Lo percibimos cuando nos habla de una mañana temprano en la que se asoma a la ventana de su hotel «mientras llovía y los jardines de la ciudad olían a laurel y a rosas» y siente que el espíritu de la ciudad penetra en él «como la humedad o la luz de una primavera esperada hace tiempo», o cuando, en la plaza de la catedral de Asís, reflexiona sobre «los muchos hilos ocultos que parecen coser el orden secreto del mundo».
Y también en ese paseo solitario y nocturno que hace en soledad su última noche en la Umbría para ir hasta la basílica de san Francisco; allí siente que «reconoce el deseo de Dios» de su infancia, y nos interpela: «¿Quién no ha acabado preguntándose alguna vez si perder la fe significó en verdad entrar en razón y un acto de madurez, o simplemente una consecuencia más de la desidia y el aturdimiento con que inauguramos la vida adulta?».
Lo percibimos también cuando, antes de partir hacia Roma, a la que dedica las estupendas páginas finales del libro, se dice que seguramente no volverá nunca más a la Umbría («una región entrañable que ya empezamos a echar de menos») no porque, como decía W.G. Sebald, no regresar sea un rasgo terrible de la modernidad, sino porque a partir de cierta edad «ya no se viaja a este sitio o aquel otro pensando que uno regresará en una nueva ocasión». «A donde no queremos ir: allí/nos lleva el tiempo», escribió hace muchos años Vicente Valero en su poema Paisaje para la despedida.
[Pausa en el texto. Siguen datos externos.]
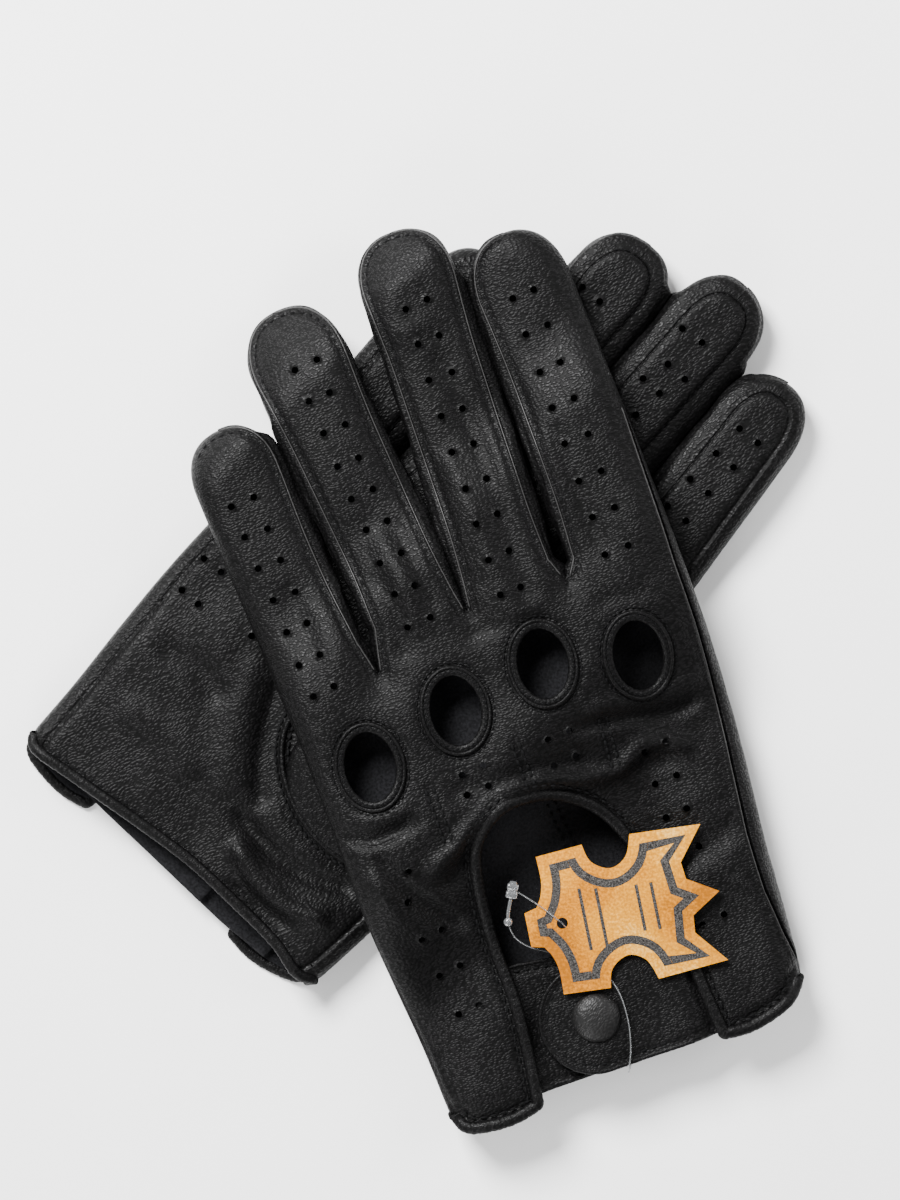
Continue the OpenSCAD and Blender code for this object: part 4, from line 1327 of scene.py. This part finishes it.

Como se decía precisamente de Sebald, un escritor de su misma familia literaria, tan pronto como se llega a la última página de sus libros surge la necesidad de leerlos de nuevo. El tiempo de los lirios, como toda la obra de Valero, es un refugio en el que uno se siente, como él decía que le ocurría en la Umbría, plenamente feliz.